My correspondent argues that GEDCOM dates aren't controlled lines values, and that because they aren't, the case-insensitivity paragraph does not apply, and he is more than a little bit right about that.

controlled line values?

The FamilySearch GEDCOM specification does not define what is or isn't a controlled line value, so whether GEDCOM dates are a controlled line value may seem debatable, but it isn't.

I do agree with my correspondent that GEDCOM dates values aren't controlled line values, but not because I agree with his argument, which is not about GEDCOM date values in general. I agree because this is the GEDCOM 5.5.1 definition of DATE_VALUE:

DATE_VALUE:={Size=1:35}
[
<DATE> |
<DATE_PERIOD> |
<DATE_RANGE>
<DATE_APPROXIMATED> |
INT <DATE> (<DATE_PHRASE>) |
(<DATE_PHRASE>)
]

That isn't the complete MONTH definition, there is some explanatory text as well, but none of that matters here. The clincher in the above definition is the inclusion of DATE_PHRASE; a date phrase is free-form text and free-form text isn't a controlled line value.
I've stated before that I consider the inclusion of date phrases into GEDCOM a design error, but they are a part of the FamilySearch GEDCOM 5.5.1 specification, they are a part of the DATE_VALUE definition, and because of that, GEDCOM dates values definitely aren't controlled line values.

Not all DATE tags have a value of type DATE_VALUE. One other possible value type is DATE_EXACT, and you can certainly debate whether line values of type DATE_EXACT are controlled line values or not.

My correspondent's argument isn't about date values in general, but about DATE_EXACT values. His position is that even the much stricter defined line values of type DATE_EXACT still aren't controlled line values. I disagree, I think they are, but will not argue that point, I will argue that it does not matter instead. However, before I do so, let's look at why developers choose to use either all-uppercase or IniCaps.
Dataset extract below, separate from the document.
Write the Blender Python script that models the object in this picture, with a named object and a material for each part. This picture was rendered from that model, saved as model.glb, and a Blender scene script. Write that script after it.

all-uppercase versus IniCaps

There is a variety of reasons for developers to choose either an all-uppercase or IniCaps approach:

The GEDCOM specification is strongly associated with Personal Ancestral File (PAF), making PAF the closest thing to a reference implementation. So, many developers use IniCaps because PAF does so, and it just seems right to do the same.
However, as already pointed out, an earlier version of PAF uses all-uppercase, and no doubt several developers chose to use all-uppercase because of that.

By the way, the deliberate change from all-uppercase month abbreviations in PAF 4 to IniCaps month abbreviation in PAF 5 does not really corresponds with an update of the GEDCOM specification. Sure, PAF 5.0.1.10 is the first version of PAF to support GEDCOM 5.5.1, but regarding the month abbreviations, the GEDCOM 5.5.1 specification is identical to GEDCOM 5.5, supported by PAF 4.

earlier specifications

Yet another reason for the use of IniCaps is found in earlier GEDCOM specifications. Earlier specifications do not only explicitly allow and use IniCaps, but even show, with clarity surprising for such a minor issue, how the thinking on the proper case of month abbreviations evolved.

GEDCOM 5.3

The GEDCOM 5.3 specification (1993) defines MONTH thus:

MONTH:={Size=3:3}
[ JAN | FEB | MAR | APR | MAY | JUN |
JUL | AUG | SEP | OCT | NOV | DEC ]

A month name abbreviation selected from the choices above, used in forming dates.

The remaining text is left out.